* _EXERCISE INSTRUCTIONS_: Print exactly the part opening with the line containing "make_middle_body()" and closing with the line containing "obj.parent = rigid_bodies[body]", with both of those lines included.

begin RECORDED DATA

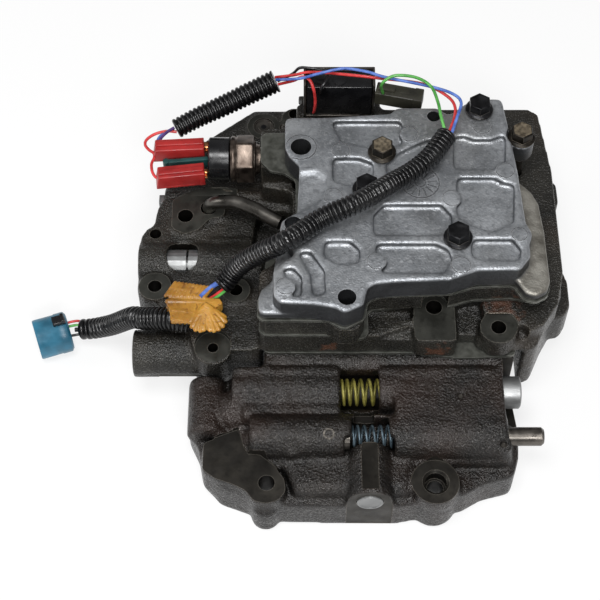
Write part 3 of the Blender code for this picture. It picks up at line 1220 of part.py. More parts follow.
make_lower_body()
make_middle_body()
make_upper_body()
make_plates()
make_cover()
make_bolts()
make_valve_train_a()
make_valve_train_b()
make_manual_valve()
make_plugs()
make_transfer_tube()
make_switch()
make_plug_body("switch_plug_rear", CAP_LEFT - TERMINAL_LENGTH - GAP, SWITCH_Y + 0.0082, -3)
make_plug_body("switch_plug_front", CAP_LEFT - TERMINAL_LENGTH - GAP, SWITCH_Y - 0.0098, 4)
make_solenoid()
make_coil_connector()
make_harness()
make_case_connector()
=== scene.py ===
"""Looks of the transmission valve body: castings, fasteners, springs, switch, solenoid and harness.

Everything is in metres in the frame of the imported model; sizes written as n * MM are millimetres.
"""

import json
import math

import bmesh
import bpy
from mathutils import Matrix, Vector

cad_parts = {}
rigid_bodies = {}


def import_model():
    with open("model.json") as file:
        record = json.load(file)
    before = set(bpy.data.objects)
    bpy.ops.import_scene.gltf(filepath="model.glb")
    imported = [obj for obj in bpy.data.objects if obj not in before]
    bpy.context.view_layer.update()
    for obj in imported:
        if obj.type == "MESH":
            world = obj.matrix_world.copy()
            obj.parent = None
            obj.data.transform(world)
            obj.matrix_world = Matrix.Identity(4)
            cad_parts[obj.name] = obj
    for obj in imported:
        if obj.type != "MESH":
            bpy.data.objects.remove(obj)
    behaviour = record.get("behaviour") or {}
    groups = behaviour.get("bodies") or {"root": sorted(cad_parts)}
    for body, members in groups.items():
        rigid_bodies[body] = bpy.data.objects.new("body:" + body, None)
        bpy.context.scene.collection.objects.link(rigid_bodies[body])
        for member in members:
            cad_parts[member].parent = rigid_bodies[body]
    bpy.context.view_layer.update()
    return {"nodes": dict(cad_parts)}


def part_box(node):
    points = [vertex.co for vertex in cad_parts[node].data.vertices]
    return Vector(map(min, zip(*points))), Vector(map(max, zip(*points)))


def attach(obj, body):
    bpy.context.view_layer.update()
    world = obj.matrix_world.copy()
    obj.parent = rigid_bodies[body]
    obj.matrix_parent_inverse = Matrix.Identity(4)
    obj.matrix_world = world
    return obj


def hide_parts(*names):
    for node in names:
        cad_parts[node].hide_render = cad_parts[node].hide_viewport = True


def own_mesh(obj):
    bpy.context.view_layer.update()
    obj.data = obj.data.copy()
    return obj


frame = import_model()
nodes = frame["nodes"]

MM = 0.001
BODY = "valve_body"
scene = bpy.context.scene


def mm(*values):
    """Millimetres as a tuple of metres."""
    return tuple(value * MM for value in values)


# Camera at the photograph's angle: from the front, 57.5 degrees above the floor
def make_camera():
    data = bpy.data.cameras.new("camera")
    data.lens = 90
    data.sensor_width = 36
    data.clip_end = 20
    camera = bpy.data.objects.new("camera", data)
    scene.collection.objects.link(camera)
    camera.location = (-0.027, -0.4131, 0.6814)
    aim = Vector((-0.027, -0.037, 0.091)) - camera.location
    camera.rotation_euler = aim.to_track_quat("-Z", "Y").to_euler()
    scene.camera = camera


make_camera()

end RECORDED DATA

* _EXERCISE OUTPUT_:
make_middle_body()
make_upper_body()
make_plates()
make_cover()
make_bolts()
make_valve_train_a()
make_valve_train_b()
make_manual_valve()
make_plugs()
make_transfer_tube()
make_switch()
make_plug_body("switch_plug_rear", CAP_LEFT - TERMINAL_LENGTH - GAP, SWITCH_Y + 0.0082, -3)
make_plug_body("switch_plug_front", CAP_LEFT - TERMINAL_LENGTH - GAP, SWITCH_Y - 0.0098, 4)
make_solenoid()
make_coil_connector()
make_harness()
make_case_connector()
=== scene.py ===
"""Looks of the transmission valve body: castings, fasteners, springs, switch, solenoid and harness.

Everything is in metres in the frame of the imported model; sizes written as n * MM are millimetres.
"""

import json
import math

import bmesh
import bpy
from mathutils import Matrix, Vector

cad_parts = {}
rigid_bodies = {}


def import_model():
    with open("model.json") as file:
        record = json.load(file)
    before = set(bpy.data.objects)
    bpy.ops.import_scene.gltf(filepath="model.glb")
    imported = [obj for obj in bpy.data.objects if obj not in before]
    bpy.context.view_layer.update()
    for obj in imported:
        if obj.type == "MESH":
            world = obj.matrix_world.copy()
            obj.parent = None
            obj.data.transform(world)
            obj.matrix_world = Matrix.Identity(4)
            cad_parts[obj.name] = obj
    for obj in imported:
        if obj.type != "MESH":
            bpy.data.objects.remove(obj)
    behaviour = record.get("behaviour") or {}
    groups = behaviour.get("bodies") or {"root": sorted(cad_parts)}
    for body, members in groups.items():
        rigid_bodies[body] = bpy.data.objects.new("body:" + body, None)
        bpy.context.scene.collection.objects.link(rigid_bodies[body])
        for member in members:
            cad_parts[member].parent = rigid_bodies[body]
    bpy.context.view_layer.update()
    return {"nodes": dict(cad_parts)}


def part_box(node):
    points = [vertex.co for vertex in cad_parts[node].data.vertices]
    return Vector(map(min, zip(*points))), Vector(map(max, zip(*points)))


def attach(obj, body):
    bpy.context.view_layer.update()
    world = obj.matrix_world.copy()
    obj.parent = rigid_bodies[body]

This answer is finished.